Praying up a brave new world


That's me on an 85 ft. pine that had come to the end of its 130 years...and my smile of pure relief. 

            As the entire country is aware, we’ve had a massive fire at our doorstep for the past week. The Bear Wallow fire was one of Arizona’s largest, currently at 389,000 acres, but containment is on its way, and incredible efforts by amazing people are limiting the impacts on everyone.
            At home here, we’ve been spared the smoke and ash, and much of the fire danger, since the prevailing winds are taking it away from us. Everyone has been putting in extra prayer time since the beginning of the Wallow fire. Larry and I are immensely grateful that we have had the time to rake, scrape, burn, and even fell a couple of dead trees. It has been an exhausting, accomplishful, holy time.
            I can remember praying from my earliest childhood. In the beginning, it was the Lord’s Prayer. When I became a teenager, it included specific images of what each phrase in the Lord's Prayer meant, and plenty of asking for that special boyfriend, success in school, or my zits to go away. I believed in that kind of prayer
            As an adult, though, I began to have problems with traditional prayer, especially those prayers that focused on trying to create things that never happened – or prayers whose success was predicated on my being good, and Jesus dying for my sins. Why didn’t God answer my prayers? Either God was deaf or I was doing something terribly, terribly wrong! After all that pleading for my heart’s desire, even I knew there had to be a better way. 
            Where I found answers was in nature. Sitting on the edge of the lake, looking up at the night sky, and layer upon layers of stars reaching back to the beginning of time, I experienced a different kind of prayer, an outpouring of yearning and awe without words, a delicious and silent celebration of my being part of that immense magnificence.  It changed me forever.
            Now I do less asking and more listening. “Your father knows what you need before you ask.” (Matthew 6:8). This powerful statement is repeated in many ways throughout the New Testament, yet we have been brought up to believe that God somehow doesn’t work that way. But think about it:  Can a God who is ALL, who is everywhere, including within me as my essential nature, not know my intent, even if in the stress of the moment, my end of the conversation certainly indicates the Divine needs some clues?
            So if we aren’t asking for something, especially when we feel we need it, how do we pray?  And why, if God already knows our needs?  One answer is that we pray to discover within ourselves the answers God has already given us.
            I find I do less asking and more listening these days. One method of listening that I use is through meditation. I love meditation. My favorite form of prayer is from within meditation. I find I need to shuck off the world so that I can plumb the quiet depths of my soul and reach that God-spirit within me.
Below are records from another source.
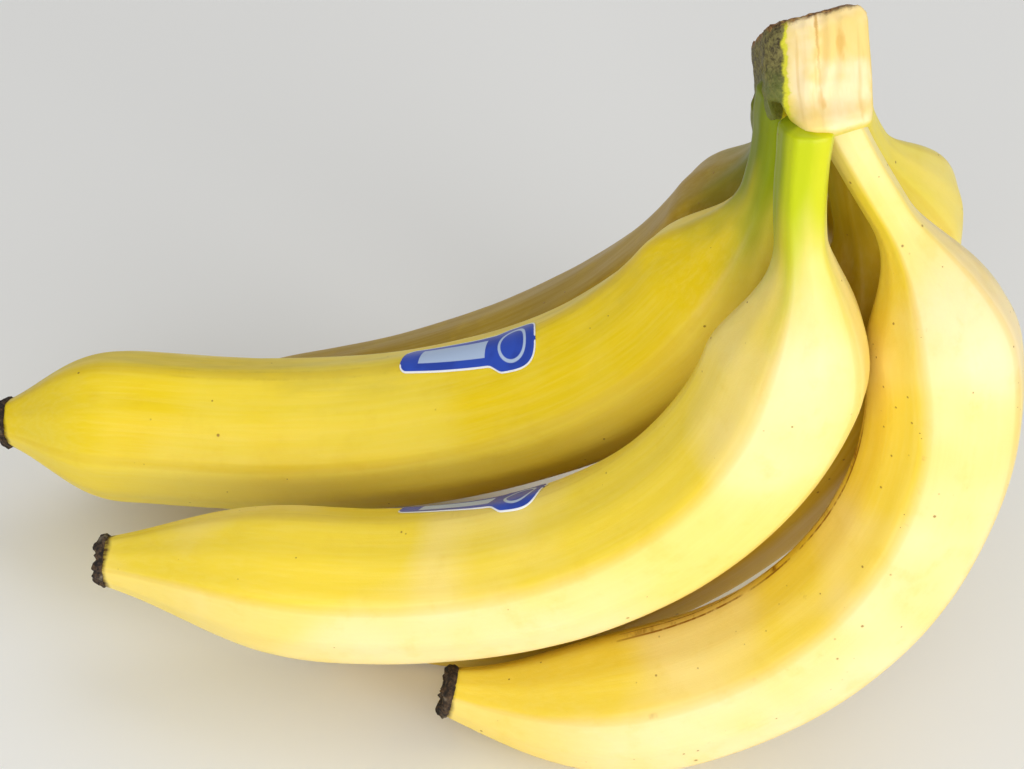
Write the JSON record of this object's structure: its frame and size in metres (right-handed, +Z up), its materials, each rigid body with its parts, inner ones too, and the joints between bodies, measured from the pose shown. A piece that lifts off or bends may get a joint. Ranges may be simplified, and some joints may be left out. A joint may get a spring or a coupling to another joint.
{
  "type": "bunch of bananas",
  "caption": "Bunch of ripe yellow bananas joined at a trimmed crown, resting on the undersides of its curved fingers, with plain blue labels.",
  "frame": {"origin": "on the table under the middle of the bunch's bounding box", "axes": "+Z up from the table, +X along the fingers from their tips towards the outside of the bend, +Y from the front fingers to the back ones"},
  "size_m": [0.2562, 0.1686, 0.2087],
  "materials": {
    "peel": null,
    "cut_crown": "matt trimmed woody crown, cream where it was cut and brown where its old skin dried",
    "dry_blossom": "rough dry flower remnant",
    "label": "plain satin paper label with a white edge"
  },
  "bodies": {
    "root": {"crown": "cut_crown", "banana_1": "peel", "banana_2": "peel", "banana_3": "peel", "banana_4": "peel", "banana_5": "peel", "banana_6": "peel", "blossom_end_1": "dry_blossom", "blossom_end_2": "dry_blossom", "blossom_end_3": "dry_blossom", "blossom_end_4": "dry_blossom", "blossom_end_5": "dry_blossom", "blossom_end_6": "dry_blossom", "sticker_1": "label", "sticker_2": "label"}
  },
  "joints": []
}
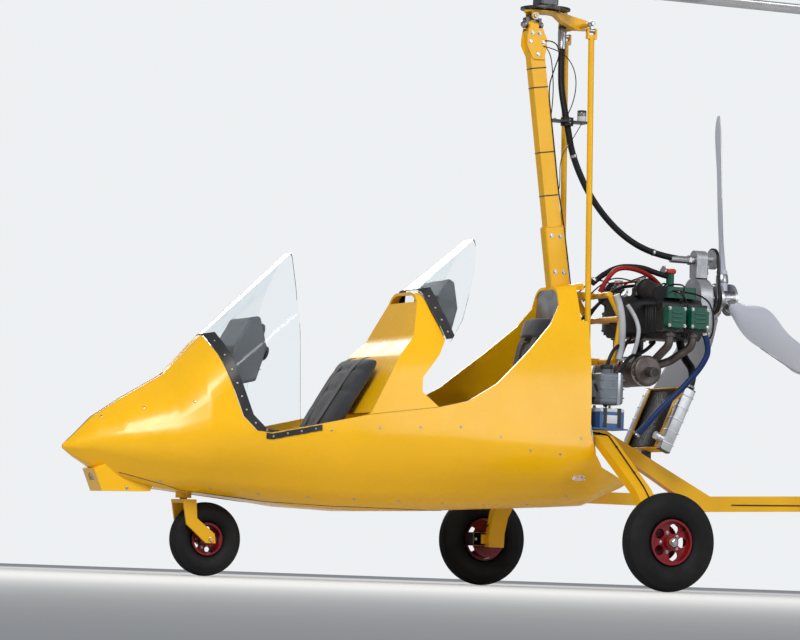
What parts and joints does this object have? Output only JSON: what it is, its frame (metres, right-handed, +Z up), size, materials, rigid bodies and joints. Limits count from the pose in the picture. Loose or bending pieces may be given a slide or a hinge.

Meditation helps me reaffirm my connection with God and listen from within my deepest self for God’s answers.
            Prayer within a meditation practice can be very powerful, and very different from the type of prayer we use to convince a reluctant God to do something for us.  Meditation allows, listens. Prayer is our end of the conversation. The combination of the two is our opportunity to acknowledge the great gifts we have been given, in the knowledge that they are truly already there, present in this abundant universe, even if we don’t see them yet. Its our way of offering loving support to the other beings in this Universe as well.           
            These days I reach for something more than asking in prayer. My list is gone (well, mostly). Instead, I focus on listening for what God has to say.
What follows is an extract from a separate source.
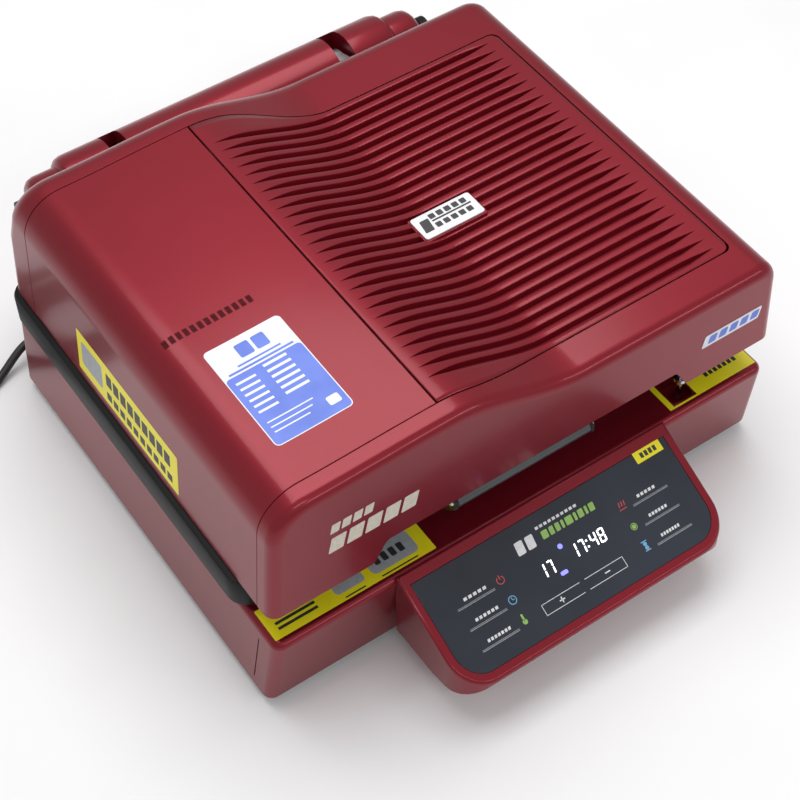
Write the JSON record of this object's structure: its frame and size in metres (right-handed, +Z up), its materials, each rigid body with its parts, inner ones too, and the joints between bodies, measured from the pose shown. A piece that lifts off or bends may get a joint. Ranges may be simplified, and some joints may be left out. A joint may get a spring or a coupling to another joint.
{
  "type": "vacuum sublimation heat press",
  "caption": "Clamshell vacuum heat press: hinged oven lid over a silicone membrane frame and a flat bed, with a sloping touch console in front.",
  "frame": {"origin": "on the table, in the middle of the machine's footprint without its mains lead", "axes": "+X to the machine's right, +Y to its back, +Z up; the console faces -Y"},
  "size_m": [0.7595, 0.7618, 0.311],
  "materials": {
    "wine_shell": "glossy wine-red lacquer",
    "black_steel": "satin black powder coat",
    "steel": "plain sheet steel",
    "chrome": "polished",
    "aluminium": "satin",
    "rubber": "matt black",
    "silicone": "translucent red-orange silicone sheet",
    "dark_glass": "black back-printed touch glass",
    "circuit_board": "green circuit board",
    "black_plastic": "moulded black",
    "red_plastic": "moulded red",
    "wool_blanket": "mineral wool blanket",
    "quartz": "frosted quartz tube",
    "badge_white": "white badge plate"
  },
  "bodies": {
    "base": {"base_shell": "wine_shell", "base_plate": "steel", "foot_front_left": "rubber", "foot_front_right": "rubber", "foot_rear_left": "rubber", "foot_rear_right": "rubber", "platen": "aluminium", "bed_seal": "rubber", "console_shell": "wine_shell", "touch_panel": "dark_glass", "display_board": "circuit_board", "rear_housing": "wine_shell", "rear_floor_plate": "steel", "hinge_bracket_left": "steel", "hinge_pin_left": "chrome", "hinge_spring_left": "steel", "hinge_bracket_right": "steel", "hinge_pin_right": "chrome", "hinge_spring_right": "steel", "vacuum_pump": "aluminium", "pump_motor": "black_steel", "vacuum_valve": "steel", "vacuum_hose": "rubber", "transformer": "black_steel", "power_board": "circuit_board", "solid_state_relay": "black_plastic", "lid_microswitch": "black_plastic", "rear_fan_frame": "black_plastic", "switch_frame": "black_plastic", "cord_strain_relief": "rubber", "power_cord": "rubber", "power_cord_coil": "rubber", "power_plug": "black_plastic"},
    "lid": {"lid_shell": "wine_shell", "lid_left_cover": "wine_shell", "lid_ribbed_cover": "wine_shell", "lid_badge": "badge_white", "lid_bottom_frame": "black_steel", "heating_chamber": "steel", "lid_insulation": "wool_blanket", "heater_tube_1": "quartz", "heater_tube_2": "quartz", "heater_tube_3": "quartz", "heater_tube_4": "quartz", "temperature_probe": "chrome", "heater_guard": "steel", "lid_fan_motor": "black_plastic", "lid_locating_pin": "chrome", "lid_hinge_arm_left": "steel", "lid_hinge_arm_right": "steel"},
    "membrane_frame": {"membrane_frame": "black_steel", "silicone_membrane": "silicone", "membrane_clamp": "steel", "membrane_handle": "aluminium", "handle_bracket_left": "black_steel", "handle_bracket_right": "black_steel"},
    "lid_fan": {"lid_fan_rotor": "aluminium"},
    "rear_fan": {"rear_fan_rotor": "black_plastic"},
    "main_switch": {"main_switch_rocker": "red_plastic"}
  },
  "joints": [
    {"name": "lid_hinge", "type": "hinge", "parent": "base", "child": "lid", "pos_m": [0, 0.306, 0.2], "axis": [-1, 0, 0], "range_deg": [0, 70]},
    {"name": "frame_hinge", "type": "hinge", "parent": "base", "child": "membrane_frame", "pos_m": [0, 0.306, 0.2], "axis": [-1, 0, 0], "range_deg": [0, 35]},
    {"name": "lid_fan_spin", "type": "hinge", "parent": "lid", "child": "lid_fan", "pos_m": [-0.15, 0.02, 0.236], "axis": [0, 0, 1], "continuous": true},
    {"name": "rear_fan_spin", "type": "hinge", "parent": "base", "child": "rear_fan", "pos_m": [0.06, 0.33, 0.076], "axis": [0, 1, 0], "continuous": true},
    {"name": "switch_rock", "type": "hinge", "parent": "base", "child": "main_switch", "pos_m": [-0.262, 0.273, 0.072], "axis": [1, 0, 0], "range_deg": [0, 16]}
  ],
  "couplings": [
    {"joint": "frame_hinge", "follows": "lid_hinge", "ratio": 0.5}
  ]
}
            However we pray, focusing on positive prayer directs the meanings behind our thoughts. If we are consumed with preventing disasters, curing illnesses, or correcting wrongs, especially in others, we are focused on those very pitfalls and problems! And, yes, the Universe will respond. But a positive approach, one that takes into account that God is already here, working on our behalf, allows the Universe – and us – to bring them to fruition. The intention to affirm what already exists, even when we can’t see the results yet, is a powerful tool for prayer.
            In the end, there is really no bad way of praying. There are more effective ways, and perhaps less effective ones. I’m firmly convinced that God gets our meaning in our hearts more than our words.
            And so I give thanks that the Wallow fire is contained, that there are many blessings, realized now and coming to those affected by the fire; that we have such splendid firefighters; and that many lives have been spared. I am grateful for the Divine Order of this Universe, and for the gifts of this experience.

“Father, I thank you for having heard me. I knew that you always hear me, but I have said this for the sake of the crowd standing here, so that they may believe that you have sent me.”  John 11:41-42.